**To do:**
Reproduce the full listing that appears beneath this instruction exactly.

**Information supplied:**
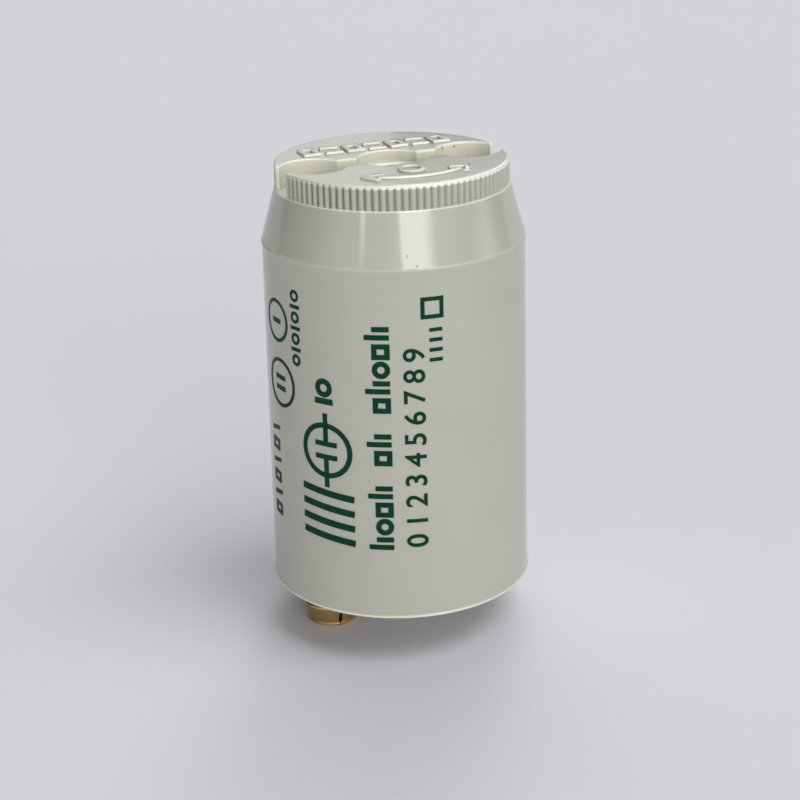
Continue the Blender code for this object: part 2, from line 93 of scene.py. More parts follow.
GROOVE_CREST_SHARE = 0.6
INNER_ROUNDS = (0.0005, 0.001, 0.0001, 0.0001, 0.0001, 0.0001, 0.0001)
OUTER_ROUNDS = (RIM_ROUND, LIP_PROUD, LIP_PROUD, 0.003, 0.0001, 0.00012)
WELD_DISTANCE = 2e-7
SHARP_ANGLE = math.radians(40)
PLASTIC_DARK = (0.338, 0.340, 0.293)
PLASTIC_LIGHT = (0.368, 0.372, 0.319)
# Painted light: paler plastic on the slot's walls, painted highlights on the foot's lip and shoulder
PLASTIC_PAINTED_LIGHT = (0.600, 0.600, 0.495)
# Painted highlight on the cap's edges, the raised marks' sides and the ledge round the knurl's foot
PLASTIC_PAINTED_HIGHLIGHT = (0.760, 0.760, 0.670)
# Painted shade in the bottom of the knurl's grooves
PLASTIC_PAINTED_SHADE = (0.215, 0.212, 0.165)
SPECK_COLOR = (0.120, 0.108, 0.080)
# Where each mask of painted light, painted highlight, painted shade or specks starts and ends, as a
# radius, a height or a distance
INSIDE_RADII = (CAP_RADIUS - 0.0002, CAP_RADIUS - 0.00027)
INSIDE_SLOT = (SLOT_HALF_WIDTH + 0.0003, SLOT_HALF_WIDTH + 0.0002)
WALL_UNDER_TOP = (TOP_Z - 0.00001, TOP_Z - 0.00006)
WALL_OVER_FLOOR = (CONE_TOP_Z, CONE_TOP_Z + 0.0001)
LIP_FADE = (RIM_Z + 0.0003, RIM_Z + 0.00015)
SHOULDER_RISE = (SHOULDER_Z - 0.00022, SHOULDER_Z - 0.0001)
SHOULDER_FALL = (SHOULDER_Z + 0.00012, SHOULDER_Z)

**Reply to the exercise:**
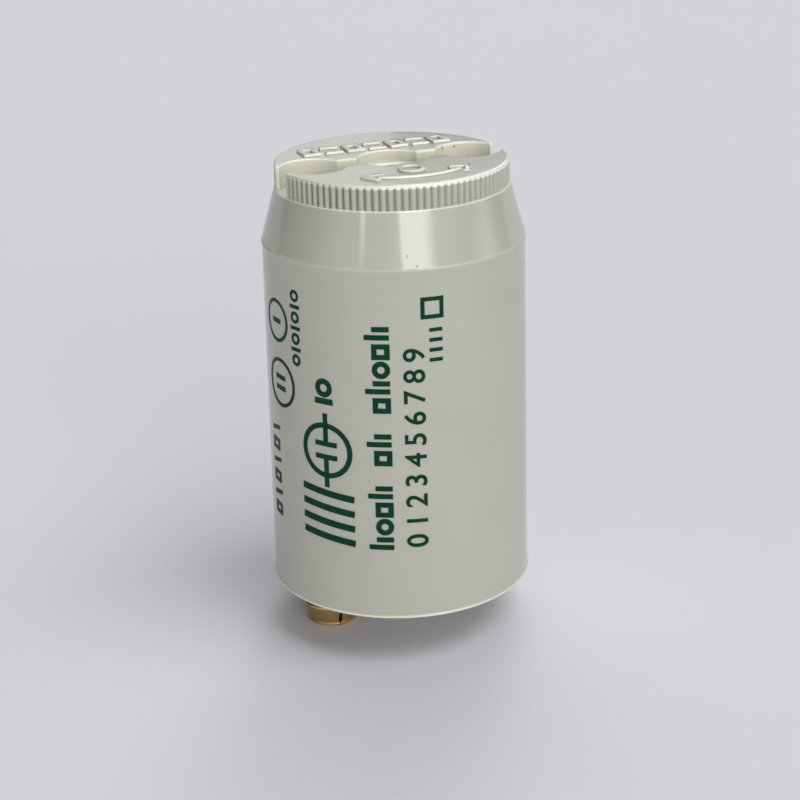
Continue the Blender code for this object: part 2, from line 93 of scene.py. More parts follow.
GROOVE_CREST_SHARE = 0.6
INNER_ROUNDS = (0.0005, 0.001, 0.0001, 0.0001, 0.0001, 0.0001, 0.0001)
OUTER_ROUNDS = (RIM_ROUND, LIP_PROUD, LIP_PROUD, 0.003, 0.0001, 0.00012)
WELD_DISTANCE = 2e-7
SHARP_ANGLE = math.radians(40)
PLASTIC_DARK = (0.338, 0.340, 0.293)
PLASTIC_LIGHT = (0.368, 0.372, 0.319)
# Painted light: paler plastic on the slot's walls, painted highlights on the foot's lip and shoulder
PLASTIC_PAINTED_LIGHT = (0.600, 0.600, 0.495)
# Painted highlight on the cap's edges, the raised marks' sides and the ledge round the knurl's foot
PLASTIC_PAINTED_HIGHLIGHT = (0.760, 0.760, 0.670)
# Painted shade in the bottom of the knurl's grooves
PLASTIC_PAINTED_SHADE = (0.215, 0.212, 0.165)
SPECK_COLOR = (0.120, 0.108, 0.080)
# Where each mask of painted light, painted highlight, painted shade or specks starts and ends, as a
# radius, a height or a distance
INSIDE_RADII = (CAP_RADIUS - 0.0002, CAP_RADIUS - 0.00027)
INSIDE_SLOT = (SLOT_HALF_WIDTH + 0.0003, SLOT_HALF_WIDTH + 0.0002)
WALL_UNDER_TOP = (TOP_Z - 0.00001, TOP_Z - 0.00006)
WALL_OVER_FLOOR = (CONE_TOP_Z, CONE_TOP_Z + 0.0001)
LIP_FADE = (RIM_Z + 0.0003, RIM_Z + 0.00015)
SHOULDER_RISE = (SHOULDER_Z - 0.00022, SHOULDER_Z - 0.0001)
SHOULDER_FALL = (SHOULDER_Z + 0.00012, SHOULDER_Z)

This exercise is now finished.